Porous Media Flow...

Darcy's law: $$u=-\frac{1}{\mu}(K\cdot \nabla p).$$ Here

• $u$ is the Darcy velocity (total discharge rate divided by the cross-sectional area),
• $K$ is the permeability tensor, its three components are the permeability constants for the three directions (unequal in the anisotropic case);
• $p$ is the pressure;
• $\mu$ is the viscosity of the fluid.
• $v$ is the pore velocity is the Darcy velocity divided by the porosity $\phi$.

Assumed:

• The permeability is proportional to the average pore diameter.
• Both the fluid and the rock are incompressible.
• Density and porosity are constant.

For the single fluid phase, the conservation of mass produces the steady state equation called the pressure equation: $$\nabla\Big( \frac{1}{\mu}(K\cdot \nabla p) + \frac{q}{\rho} \Big) =0.$$ Here

• $q$ is the mass flow rate per unit volume;
• $\rho$ is the density of the flow.

For a dual phase flow, we have two fluids in a porous media. Then we assign index $*_w$ for wet and $*_n$ for non-wet analogues of the quantities above. Then the respective Darcy's velocities satisfy: $$u_w=-\frac{k_{rw}}{\mu _w}\nabla p_w,$$ $$u_n=-\frac{k_{rn}}{\mu _n}\nabla p_n.$$ Here we assume the case is isotropic and, hence, $K=kI$, where $k$, the absolute permeability, is a scalar that may depend on location (but not direction). The the relative permeability constants are given by: $$k_{rw}=\frac{k_w}{k},$$ $$k_{rn}=\frac{k_n}{k}.$$ The capillary pressure: $p_c=p_n-p_w$.

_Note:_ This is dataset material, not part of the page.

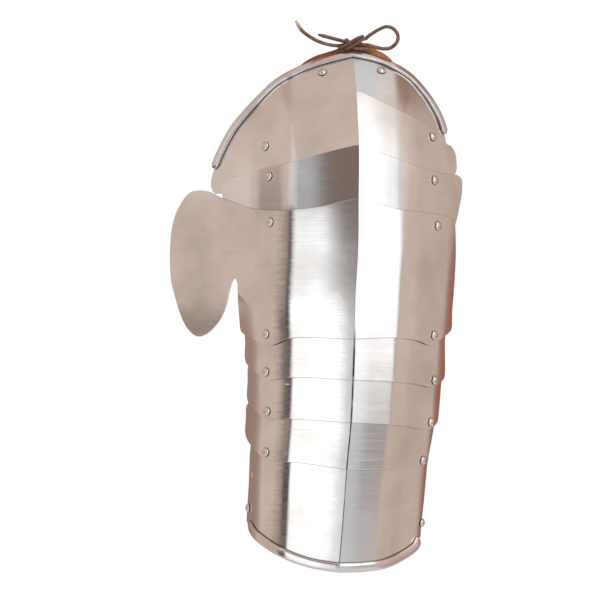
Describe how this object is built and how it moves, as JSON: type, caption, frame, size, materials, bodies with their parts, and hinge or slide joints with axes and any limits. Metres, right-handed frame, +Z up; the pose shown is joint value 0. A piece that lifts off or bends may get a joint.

We have wet $S_w$ and non-wet $S_n$ saturation. Then it follows $S_w+S_n=1$. The total mobility is $$\lambda (S_w) = \frac{k_{rn}(S_w)}{\mu _n} + \frac{k_{rw}(S_w)}{\mu _w}.$$ We have then a PDE: $$\nabla \cdot u = - \nabla \cdot \Big( k\lambda \nabla p \Big) = \frac{q_n}{\rho _n} + \frac{q_w}{\rho _w}.$$ Here:

• $p$ is the average pressure of the two fluids,
• $u$ is the total fluid velocity.